Keep to the lines between the one holding "const sausage = new" and the one holding "imported = [obj", inclusive, and write them out exactly.

DATA EXCERPT:
_ _ _ _ _

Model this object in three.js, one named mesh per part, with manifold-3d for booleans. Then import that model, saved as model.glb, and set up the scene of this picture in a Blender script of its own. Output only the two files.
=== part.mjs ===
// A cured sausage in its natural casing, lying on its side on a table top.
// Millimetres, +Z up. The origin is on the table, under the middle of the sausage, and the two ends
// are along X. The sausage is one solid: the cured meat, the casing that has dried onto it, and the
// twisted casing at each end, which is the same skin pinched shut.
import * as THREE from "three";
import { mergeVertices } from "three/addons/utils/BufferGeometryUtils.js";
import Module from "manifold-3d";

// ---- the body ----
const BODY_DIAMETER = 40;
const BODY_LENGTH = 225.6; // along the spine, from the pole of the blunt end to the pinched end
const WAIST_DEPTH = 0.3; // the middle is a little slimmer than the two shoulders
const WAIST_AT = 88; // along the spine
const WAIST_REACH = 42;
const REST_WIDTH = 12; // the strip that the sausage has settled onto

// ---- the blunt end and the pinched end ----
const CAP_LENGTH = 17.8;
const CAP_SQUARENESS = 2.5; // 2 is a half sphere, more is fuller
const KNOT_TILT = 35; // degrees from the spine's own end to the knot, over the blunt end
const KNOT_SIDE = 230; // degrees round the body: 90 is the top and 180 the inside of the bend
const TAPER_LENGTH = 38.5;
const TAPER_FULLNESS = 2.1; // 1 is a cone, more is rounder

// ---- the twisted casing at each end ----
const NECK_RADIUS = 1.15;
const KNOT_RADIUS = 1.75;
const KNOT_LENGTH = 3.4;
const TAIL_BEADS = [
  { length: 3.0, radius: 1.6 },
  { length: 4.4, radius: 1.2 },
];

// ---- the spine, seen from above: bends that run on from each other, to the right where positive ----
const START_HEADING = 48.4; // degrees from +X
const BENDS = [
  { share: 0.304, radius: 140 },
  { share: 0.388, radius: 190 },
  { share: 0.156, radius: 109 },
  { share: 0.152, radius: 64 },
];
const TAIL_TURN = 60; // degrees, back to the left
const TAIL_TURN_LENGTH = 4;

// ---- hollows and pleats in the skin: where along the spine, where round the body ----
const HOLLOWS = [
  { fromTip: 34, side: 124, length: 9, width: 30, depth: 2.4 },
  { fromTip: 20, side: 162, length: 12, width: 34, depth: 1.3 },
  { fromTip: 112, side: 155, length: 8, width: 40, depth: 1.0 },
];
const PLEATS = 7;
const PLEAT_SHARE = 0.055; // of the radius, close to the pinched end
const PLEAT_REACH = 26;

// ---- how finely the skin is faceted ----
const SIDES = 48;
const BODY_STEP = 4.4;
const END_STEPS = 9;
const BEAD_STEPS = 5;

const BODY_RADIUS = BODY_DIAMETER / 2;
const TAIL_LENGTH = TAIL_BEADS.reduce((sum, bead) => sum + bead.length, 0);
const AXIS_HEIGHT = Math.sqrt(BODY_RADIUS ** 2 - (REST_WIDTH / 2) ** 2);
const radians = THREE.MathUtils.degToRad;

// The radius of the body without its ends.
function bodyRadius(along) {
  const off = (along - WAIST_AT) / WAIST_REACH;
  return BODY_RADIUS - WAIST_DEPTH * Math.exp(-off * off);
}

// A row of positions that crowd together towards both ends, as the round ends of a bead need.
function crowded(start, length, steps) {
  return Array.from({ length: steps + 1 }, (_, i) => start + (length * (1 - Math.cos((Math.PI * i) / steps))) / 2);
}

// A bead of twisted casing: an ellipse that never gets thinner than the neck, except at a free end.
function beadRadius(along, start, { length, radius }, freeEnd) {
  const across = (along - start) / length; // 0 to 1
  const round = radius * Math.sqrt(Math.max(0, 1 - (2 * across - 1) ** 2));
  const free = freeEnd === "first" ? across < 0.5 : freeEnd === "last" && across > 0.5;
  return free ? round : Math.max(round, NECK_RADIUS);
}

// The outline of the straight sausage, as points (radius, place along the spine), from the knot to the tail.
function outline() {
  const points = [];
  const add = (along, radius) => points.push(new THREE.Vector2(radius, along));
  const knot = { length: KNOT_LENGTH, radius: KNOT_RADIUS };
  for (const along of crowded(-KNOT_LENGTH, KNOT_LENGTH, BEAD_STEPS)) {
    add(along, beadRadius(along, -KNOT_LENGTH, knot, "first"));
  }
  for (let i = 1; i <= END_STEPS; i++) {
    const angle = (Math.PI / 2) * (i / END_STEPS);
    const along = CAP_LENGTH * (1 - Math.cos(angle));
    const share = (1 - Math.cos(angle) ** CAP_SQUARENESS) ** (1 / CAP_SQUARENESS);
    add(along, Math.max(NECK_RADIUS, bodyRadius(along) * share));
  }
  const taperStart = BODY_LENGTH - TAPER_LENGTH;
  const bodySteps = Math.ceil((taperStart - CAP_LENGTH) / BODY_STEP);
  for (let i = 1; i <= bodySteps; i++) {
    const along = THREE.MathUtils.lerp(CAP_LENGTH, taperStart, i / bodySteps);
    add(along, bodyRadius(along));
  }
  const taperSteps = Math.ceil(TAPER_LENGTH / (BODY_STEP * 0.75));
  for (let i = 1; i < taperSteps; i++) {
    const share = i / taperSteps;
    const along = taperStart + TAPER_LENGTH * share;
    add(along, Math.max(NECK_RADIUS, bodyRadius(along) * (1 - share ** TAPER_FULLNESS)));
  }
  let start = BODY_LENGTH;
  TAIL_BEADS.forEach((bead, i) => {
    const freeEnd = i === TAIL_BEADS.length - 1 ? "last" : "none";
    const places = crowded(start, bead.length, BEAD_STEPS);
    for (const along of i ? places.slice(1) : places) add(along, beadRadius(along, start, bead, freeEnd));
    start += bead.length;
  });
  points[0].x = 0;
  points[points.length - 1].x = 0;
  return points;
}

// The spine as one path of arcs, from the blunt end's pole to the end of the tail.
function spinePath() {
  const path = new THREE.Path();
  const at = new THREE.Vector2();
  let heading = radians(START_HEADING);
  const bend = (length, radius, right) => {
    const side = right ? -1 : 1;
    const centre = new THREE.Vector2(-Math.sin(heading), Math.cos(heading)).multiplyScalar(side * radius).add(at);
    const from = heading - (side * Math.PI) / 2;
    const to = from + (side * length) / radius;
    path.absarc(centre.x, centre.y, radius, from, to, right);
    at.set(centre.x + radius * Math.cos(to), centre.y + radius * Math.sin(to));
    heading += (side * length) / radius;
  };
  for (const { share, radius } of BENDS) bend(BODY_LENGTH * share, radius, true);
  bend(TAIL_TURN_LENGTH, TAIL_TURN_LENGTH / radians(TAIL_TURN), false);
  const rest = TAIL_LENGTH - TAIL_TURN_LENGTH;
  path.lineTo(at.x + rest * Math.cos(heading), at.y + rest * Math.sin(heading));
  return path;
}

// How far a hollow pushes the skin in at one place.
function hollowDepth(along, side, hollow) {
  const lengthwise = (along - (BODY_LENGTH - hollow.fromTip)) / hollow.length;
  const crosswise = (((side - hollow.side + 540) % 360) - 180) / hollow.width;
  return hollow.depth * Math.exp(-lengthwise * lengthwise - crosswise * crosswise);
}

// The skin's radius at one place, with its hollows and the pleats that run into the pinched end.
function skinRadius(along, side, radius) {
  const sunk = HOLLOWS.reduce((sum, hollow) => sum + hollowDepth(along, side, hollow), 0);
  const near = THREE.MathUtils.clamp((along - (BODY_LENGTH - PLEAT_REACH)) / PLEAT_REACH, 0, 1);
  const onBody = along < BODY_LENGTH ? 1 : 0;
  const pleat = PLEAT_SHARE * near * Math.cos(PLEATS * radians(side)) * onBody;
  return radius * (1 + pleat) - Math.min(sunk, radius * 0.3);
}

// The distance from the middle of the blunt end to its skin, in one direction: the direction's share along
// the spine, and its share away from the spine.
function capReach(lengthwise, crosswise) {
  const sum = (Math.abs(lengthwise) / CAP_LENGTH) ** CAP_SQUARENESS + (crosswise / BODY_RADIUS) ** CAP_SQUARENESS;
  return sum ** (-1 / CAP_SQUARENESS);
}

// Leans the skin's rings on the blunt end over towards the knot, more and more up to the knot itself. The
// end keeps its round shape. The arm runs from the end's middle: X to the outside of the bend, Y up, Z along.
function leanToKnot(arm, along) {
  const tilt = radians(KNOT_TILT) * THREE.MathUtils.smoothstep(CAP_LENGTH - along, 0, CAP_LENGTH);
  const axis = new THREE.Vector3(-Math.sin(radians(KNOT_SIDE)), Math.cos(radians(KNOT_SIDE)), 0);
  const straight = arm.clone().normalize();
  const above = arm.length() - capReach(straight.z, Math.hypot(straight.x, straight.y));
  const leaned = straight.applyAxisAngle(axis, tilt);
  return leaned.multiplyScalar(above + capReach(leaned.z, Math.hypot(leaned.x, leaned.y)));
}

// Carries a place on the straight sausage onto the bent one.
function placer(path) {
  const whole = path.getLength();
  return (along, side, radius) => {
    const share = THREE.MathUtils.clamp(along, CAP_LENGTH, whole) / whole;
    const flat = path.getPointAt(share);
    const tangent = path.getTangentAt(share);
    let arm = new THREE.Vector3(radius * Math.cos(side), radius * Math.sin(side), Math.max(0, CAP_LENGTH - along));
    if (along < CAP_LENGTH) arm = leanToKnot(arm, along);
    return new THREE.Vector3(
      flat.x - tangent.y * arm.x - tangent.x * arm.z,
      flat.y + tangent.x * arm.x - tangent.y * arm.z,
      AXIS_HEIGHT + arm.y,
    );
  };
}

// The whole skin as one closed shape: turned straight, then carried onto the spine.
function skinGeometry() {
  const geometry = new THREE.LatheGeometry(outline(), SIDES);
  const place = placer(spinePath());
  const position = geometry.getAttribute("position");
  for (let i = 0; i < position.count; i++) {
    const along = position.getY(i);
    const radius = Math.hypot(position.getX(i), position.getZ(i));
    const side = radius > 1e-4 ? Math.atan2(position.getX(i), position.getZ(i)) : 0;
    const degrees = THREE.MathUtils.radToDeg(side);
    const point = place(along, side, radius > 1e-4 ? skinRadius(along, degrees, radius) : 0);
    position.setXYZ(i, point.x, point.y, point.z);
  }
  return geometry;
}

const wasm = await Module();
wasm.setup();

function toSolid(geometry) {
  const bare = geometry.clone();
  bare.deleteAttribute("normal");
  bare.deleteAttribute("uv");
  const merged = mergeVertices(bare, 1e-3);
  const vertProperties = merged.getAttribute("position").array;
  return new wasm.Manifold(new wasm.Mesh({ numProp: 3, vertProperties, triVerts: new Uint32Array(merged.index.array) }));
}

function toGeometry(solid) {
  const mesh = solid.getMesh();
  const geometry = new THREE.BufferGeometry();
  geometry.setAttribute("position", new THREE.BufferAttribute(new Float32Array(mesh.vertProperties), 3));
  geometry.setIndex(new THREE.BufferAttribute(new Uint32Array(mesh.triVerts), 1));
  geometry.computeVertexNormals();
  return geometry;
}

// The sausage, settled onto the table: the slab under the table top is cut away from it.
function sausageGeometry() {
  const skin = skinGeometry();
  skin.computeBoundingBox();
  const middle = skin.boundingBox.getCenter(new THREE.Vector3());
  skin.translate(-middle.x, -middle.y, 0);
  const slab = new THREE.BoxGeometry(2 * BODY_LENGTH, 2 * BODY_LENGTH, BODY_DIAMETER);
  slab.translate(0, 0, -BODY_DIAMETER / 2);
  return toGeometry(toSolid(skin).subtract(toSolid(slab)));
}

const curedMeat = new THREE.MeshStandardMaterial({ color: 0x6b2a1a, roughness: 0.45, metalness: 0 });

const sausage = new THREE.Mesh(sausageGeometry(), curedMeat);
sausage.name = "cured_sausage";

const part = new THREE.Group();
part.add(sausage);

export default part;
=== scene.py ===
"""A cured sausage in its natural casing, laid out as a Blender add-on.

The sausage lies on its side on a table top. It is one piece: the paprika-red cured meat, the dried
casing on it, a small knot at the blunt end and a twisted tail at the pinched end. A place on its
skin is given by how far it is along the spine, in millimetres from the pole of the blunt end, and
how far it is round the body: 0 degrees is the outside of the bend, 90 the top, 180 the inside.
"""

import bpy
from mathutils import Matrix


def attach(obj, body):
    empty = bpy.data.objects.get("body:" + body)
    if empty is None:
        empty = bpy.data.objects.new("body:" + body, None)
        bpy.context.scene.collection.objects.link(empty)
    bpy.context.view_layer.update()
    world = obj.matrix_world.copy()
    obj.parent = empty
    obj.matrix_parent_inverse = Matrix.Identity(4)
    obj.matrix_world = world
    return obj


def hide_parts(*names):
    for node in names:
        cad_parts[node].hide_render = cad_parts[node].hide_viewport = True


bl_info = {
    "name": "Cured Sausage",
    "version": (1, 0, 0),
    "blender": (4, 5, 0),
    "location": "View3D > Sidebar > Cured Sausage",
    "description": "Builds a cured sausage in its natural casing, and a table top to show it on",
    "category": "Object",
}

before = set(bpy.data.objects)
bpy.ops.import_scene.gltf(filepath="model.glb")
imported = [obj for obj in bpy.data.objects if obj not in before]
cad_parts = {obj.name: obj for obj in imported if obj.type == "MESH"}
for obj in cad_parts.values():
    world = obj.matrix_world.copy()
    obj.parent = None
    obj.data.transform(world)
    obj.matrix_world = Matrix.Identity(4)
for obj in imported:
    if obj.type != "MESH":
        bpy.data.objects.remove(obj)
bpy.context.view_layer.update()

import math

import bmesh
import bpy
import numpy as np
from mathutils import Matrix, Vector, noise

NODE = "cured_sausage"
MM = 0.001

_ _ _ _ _

RESPONSE FOR THIS EXERCISE:
const sausage = new THREE.Mesh(sausageGeometry(), curedMeat);
sausage.name = "cured_sausage";

const part = new THREE.Group();
part.add(sausage);

export default part;
=== scene.py ===
"""A cured sausage in its natural casing, laid out as a Blender add-on.

The sausage lies on its side on a table top. It is one piece: the paprika-red cured meat, the dried
casing on it, a small knot at the blunt end and a twisted tail at the pinched end. A place on its
skin is given by how far it is along the spine, in millimetres from the pole of the blunt end, and
how far it is round the body: 0 degrees is the outside of the bend, 90 the top, 180 the inside.
"""

import bpy
from mathutils import Matrix


def attach(obj, body):
    empty = bpy.data.objects.get("body:" + body)
    if empty is None:
        empty = bpy.data.objects.new("body:" + body, None)
        bpy.context.scene.collection.objects.link(empty)
    bpy.context.view_layer.update()
    world = obj.matrix_world.copy()
    obj.parent = empty
    obj.matrix_parent_inverse = Matrix.Identity(4)
    obj.matrix_world = world
    return obj


def hide_parts(*names):
    for node in names:
        cad_parts[node].hide_render = cad_parts[node].hide_viewport = True


bl_info = {
    "name": "Cured Sausage",
    "version": (1, 0, 0),
    "blender": (4, 5, 0),
    "location": "View3D > Sidebar > Cured Sausage",
    "description": "Builds a cured sausage in its natural casing, and a table top to show it on",
    "category": "Object",
}

before = set(bpy.data.objects)
bpy.ops.import_scene.gltf(filepath="model.glb")
imported = [obj for obj in bpy.data.objects if obj not in before]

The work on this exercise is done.